In November 1941, an exercise code-named “MERCURY” challenged the Ilkley and Skipton sub-units to defend their towns. Members of the Ilkley Post Office sub-unit were not actively engaged but ‘derived the benefit of practical experience in the part they would have to play in the locality defence plan.’
In contrast, the Skipton sub-unit were ‘actively engaged’ and ‘called upon to repel two direct assaults on the Post Office.’ The enemy, represented by regular troops:
‘penetrated into the centre of the town and within two hours had captured the vulnerable points of the Railway Station and Town Hall as well as the local Home Guard Battalion Headquarters. The Post Office was attacked… Hand to hand struggle ensued in which a few good knocks were given and taken.

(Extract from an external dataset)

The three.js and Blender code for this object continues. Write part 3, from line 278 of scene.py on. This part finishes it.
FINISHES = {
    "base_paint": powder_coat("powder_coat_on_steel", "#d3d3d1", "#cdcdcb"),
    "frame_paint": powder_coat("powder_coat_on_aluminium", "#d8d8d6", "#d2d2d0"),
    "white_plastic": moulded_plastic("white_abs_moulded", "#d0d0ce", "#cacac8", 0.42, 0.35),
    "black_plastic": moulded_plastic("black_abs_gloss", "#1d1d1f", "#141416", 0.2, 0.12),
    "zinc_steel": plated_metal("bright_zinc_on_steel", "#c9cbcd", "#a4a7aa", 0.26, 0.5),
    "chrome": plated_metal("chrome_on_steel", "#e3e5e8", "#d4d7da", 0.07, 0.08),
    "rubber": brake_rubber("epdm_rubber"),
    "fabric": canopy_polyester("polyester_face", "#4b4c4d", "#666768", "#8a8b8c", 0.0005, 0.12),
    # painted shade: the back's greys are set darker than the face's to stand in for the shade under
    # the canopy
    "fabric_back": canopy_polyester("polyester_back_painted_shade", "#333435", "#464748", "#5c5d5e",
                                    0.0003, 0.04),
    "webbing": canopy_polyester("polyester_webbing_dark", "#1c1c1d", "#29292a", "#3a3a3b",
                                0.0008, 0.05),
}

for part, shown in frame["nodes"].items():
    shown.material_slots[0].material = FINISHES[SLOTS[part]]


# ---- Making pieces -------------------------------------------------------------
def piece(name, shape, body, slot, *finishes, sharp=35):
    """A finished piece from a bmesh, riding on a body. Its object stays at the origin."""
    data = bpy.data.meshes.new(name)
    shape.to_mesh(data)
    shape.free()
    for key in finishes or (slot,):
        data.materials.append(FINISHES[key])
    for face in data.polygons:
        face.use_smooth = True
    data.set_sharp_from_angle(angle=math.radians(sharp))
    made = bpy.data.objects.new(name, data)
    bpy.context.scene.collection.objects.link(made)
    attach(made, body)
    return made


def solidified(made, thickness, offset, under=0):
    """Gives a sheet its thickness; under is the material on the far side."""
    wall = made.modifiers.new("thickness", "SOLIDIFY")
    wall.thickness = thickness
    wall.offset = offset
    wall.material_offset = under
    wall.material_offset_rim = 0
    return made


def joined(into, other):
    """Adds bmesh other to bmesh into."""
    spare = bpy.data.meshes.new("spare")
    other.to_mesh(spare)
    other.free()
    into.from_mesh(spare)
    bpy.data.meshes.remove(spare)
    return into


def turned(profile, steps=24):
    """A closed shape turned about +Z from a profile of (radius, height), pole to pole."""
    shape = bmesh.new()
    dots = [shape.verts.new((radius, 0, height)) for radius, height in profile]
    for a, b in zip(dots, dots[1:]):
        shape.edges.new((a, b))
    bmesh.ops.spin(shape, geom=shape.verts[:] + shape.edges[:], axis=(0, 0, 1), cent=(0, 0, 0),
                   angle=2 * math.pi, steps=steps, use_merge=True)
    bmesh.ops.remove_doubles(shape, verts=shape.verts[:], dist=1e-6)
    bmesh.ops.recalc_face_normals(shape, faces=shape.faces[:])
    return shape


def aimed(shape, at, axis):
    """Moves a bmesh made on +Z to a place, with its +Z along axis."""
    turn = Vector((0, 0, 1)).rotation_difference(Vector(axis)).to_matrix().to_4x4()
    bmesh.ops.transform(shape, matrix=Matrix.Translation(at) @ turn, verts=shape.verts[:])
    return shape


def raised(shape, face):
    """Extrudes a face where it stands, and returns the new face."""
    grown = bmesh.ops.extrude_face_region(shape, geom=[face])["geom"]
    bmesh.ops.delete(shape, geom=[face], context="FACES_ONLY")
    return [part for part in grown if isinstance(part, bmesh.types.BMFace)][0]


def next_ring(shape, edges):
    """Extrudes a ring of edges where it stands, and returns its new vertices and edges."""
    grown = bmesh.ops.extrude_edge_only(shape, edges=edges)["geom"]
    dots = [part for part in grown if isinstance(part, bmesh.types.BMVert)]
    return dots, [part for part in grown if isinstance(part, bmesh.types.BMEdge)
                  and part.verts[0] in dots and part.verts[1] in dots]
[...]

The second attack failed and the enemy withdrew leaving two prisoners.’ A local Home Guard Company ‘staged a counter-attack on the enemy inside the town but the damage had by that time been done and had it been the real thing it is very likely that the Post Office would also have suffered considerable damage. The Home Guard telephone operating members of the sub-unit were on duty throughout the exercise.’
The Post Office Home Guard ‘accomplished a very creditable performance in preventing the capture of the Post Office, the only building of importance not taken by the enemy.’ Exercises such as “MERCURY” were vital in preparing the Home Guard to defend British towns and cities.
Women and Civil Defence
From 8 September 1943, women could be nominated for certain Home Guard duties. Positions for women were limited to clerical and telephonist work, cooking and the service of food, and driving motor vehicles. Additional roles were available to women in other areas of Civil Defence.

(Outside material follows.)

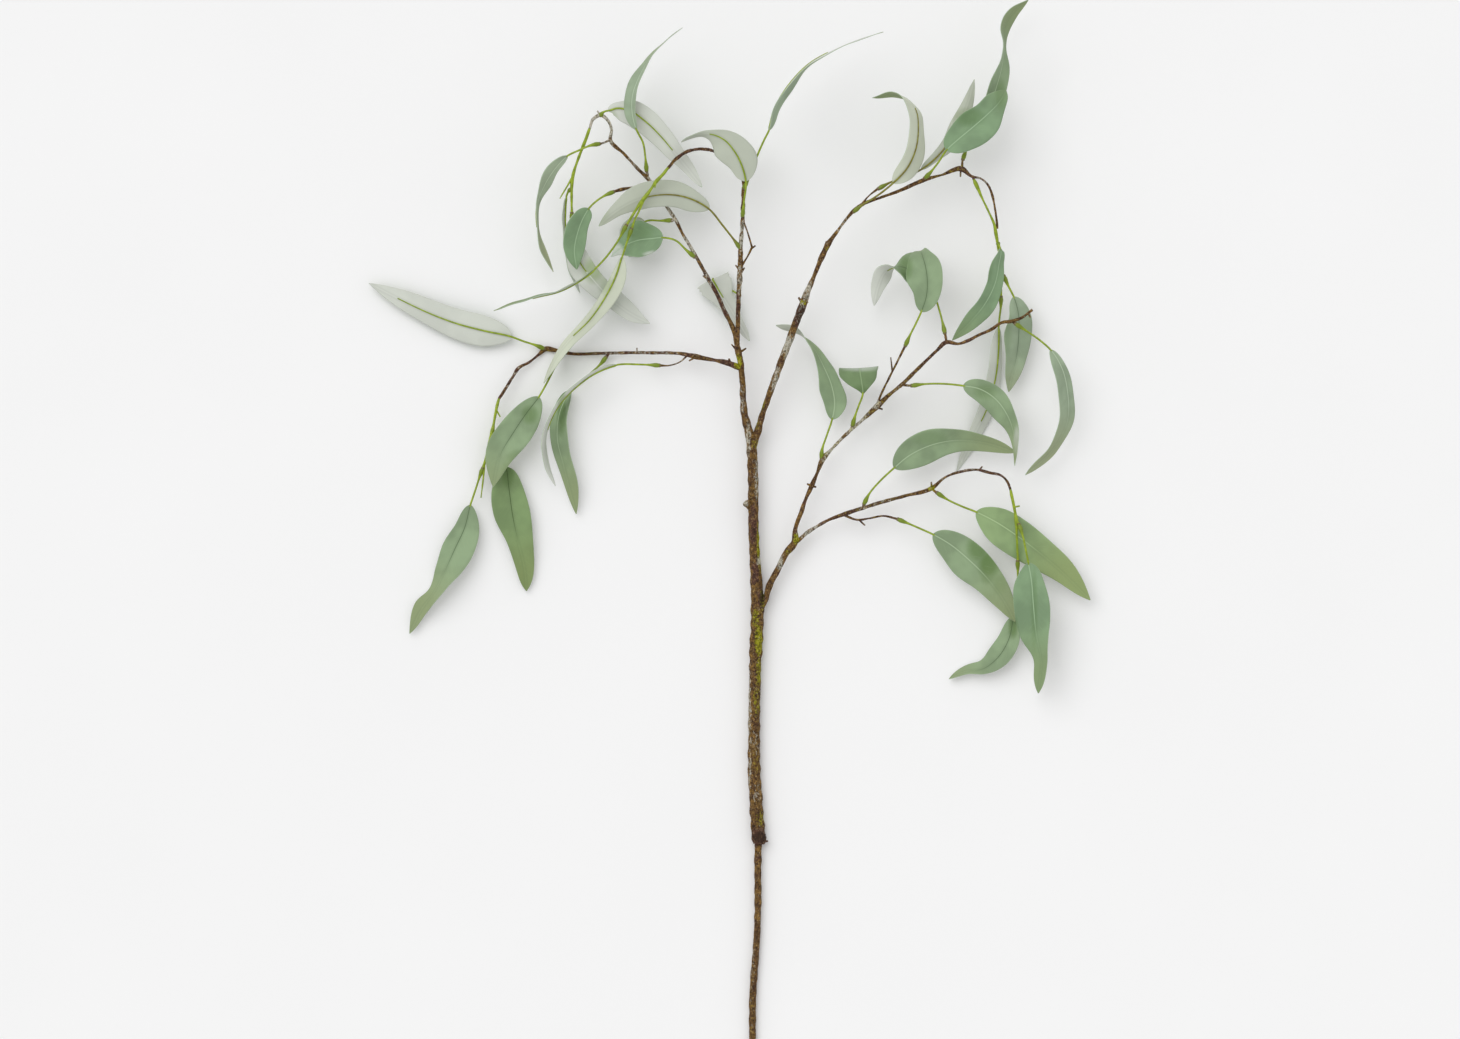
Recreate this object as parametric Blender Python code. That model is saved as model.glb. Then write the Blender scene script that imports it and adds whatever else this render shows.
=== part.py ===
"""Artificial eucalyptus branch with long narrow leaves, lying on a table.

The branch lies on its back: its stem runs along Y, its tip points to +Y and the leaves' show side
faces +Z. Every piece is laid out on a sheet in millimetres, with x to the right, y down the sheet
from its upper edge and z up from the table. at() turns a sheet point into a world point in metres.
"""

import math

import bmesh
import bpy
import numpy as np
from mathutils import Vector

MM = 0.001

# Layout sheet
SHEET_MIDDLE_X = 729.5
SHEET_MIDDLE_Y = 547.0

# Gap between pieces that touch
SEAM = 0.3

# Stems
STEM_SIDES = 8
TWIG_SIDES = 6
SPUR_SIDES = 5

# Leaf stalk: a cone-shaped socket on the twig, then a thin round stalk that runs on as the blade's rib
SOCKET_ROOT_RADIUS = 1.3
SOCKET_RADIUS = 2.4
SOCKET_ROUND = 2.5
SOCKET_LENGTH = 13.0
STALK_RADIUS = 1.1

# Leaf blade
BLADE_THICKNESS = 0.8
BLADE_TIP_HALF_WIDTH = 0.5
BLADE_BASE_POWER = 0.55
BLADE_TIP_POWER = 0.85
CUP_DEGREES = 10.0
RIB_HEIGHT = 1.3
RIB_SHARE = 0.66
STALK_STEPS = (0.35, 0.7, 0.96)
BLADE_STEPS = (0.0, 0.03, 0.08, 0.16, 0.26, 0.37, 0.48, 0.59, 0.7, 0.8, 0.89, 0.96, 1.0)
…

On 6 December 1944, the Queen (better known now as the Queen Mother) addressed the women of the National Fire Service and the Civil Defence Services, declaring that ‘when future generations look back on this most terrible War, they will recognise as one of its chief features the degree to which women were actively concerned in it’ and that the ‘War could not be won without their help.’
The Queen praised the women who had ‘driven vehicles while bombs were falling… put out incendiary bombs… maintained essential communications at critical times… and brought succour and help to those who have suffered from the attacks of the enemy. You women of the Civil Defence have inscribed your names indelibly on the National roll of honour.’
Dover, Hell’s Corner
The determination of Post Office workers to maintain communication networks in the face of unimaginable terror is described in our archives by the Head Postmaster of Dover, AWB Mowbray, who kept a typed account of the Blitz years:
…the demands made on the Staff were many, and the inconveniences suffered legion, but the response was excellent at all times, especially when one bears in mind the nuisance raids – lone raiders swooping on the town and harbour from high altitudes with engines cut out – the first intimation of their presence being the whistle of bombs; four or five visits a day sometimes for lengthy periods, was not conducive to the maintenance of a high standard of morale, but the Dover staff showed no weakness; Postal services were invariably completed, sometimes a little late when streets or roads were unsafe.
Dover was so badly bombed that it became known as ‘Hell’s Corner.’
A member of Mowbray’s staff, Miss W N Scanlan, was awarded the British Empire Medal in October 1941. A newspaper reporting on Miss Scanlan’s medal, and the work of the women of the Dover Telephone Exchange, wrote:
‘Throughout the air raids in the areas where they work, they have maintained an efficient telephone service during periods of constant danger.’
The Salvage Squad
Despite the difficulties of war, the Post Office aimed to deliver all mail delayed by enemy action within 48 hours. To help in this mission, Frederick G. Gurr established the GPO Rescue and Salvage Squad to rescue mail, money and supplies from Post Offices and letterboxes bombed in the City of London. Gurr compiled newspaper cuttings and photographs recounting his team’s efforts in scrapbooks and was awarded the British Empire Medal by King George VI for his heroism.
Almost 7000 Civil Defence workers were killed during the Second World War. Across the two world wars, 12,830 postal workers lost their lives.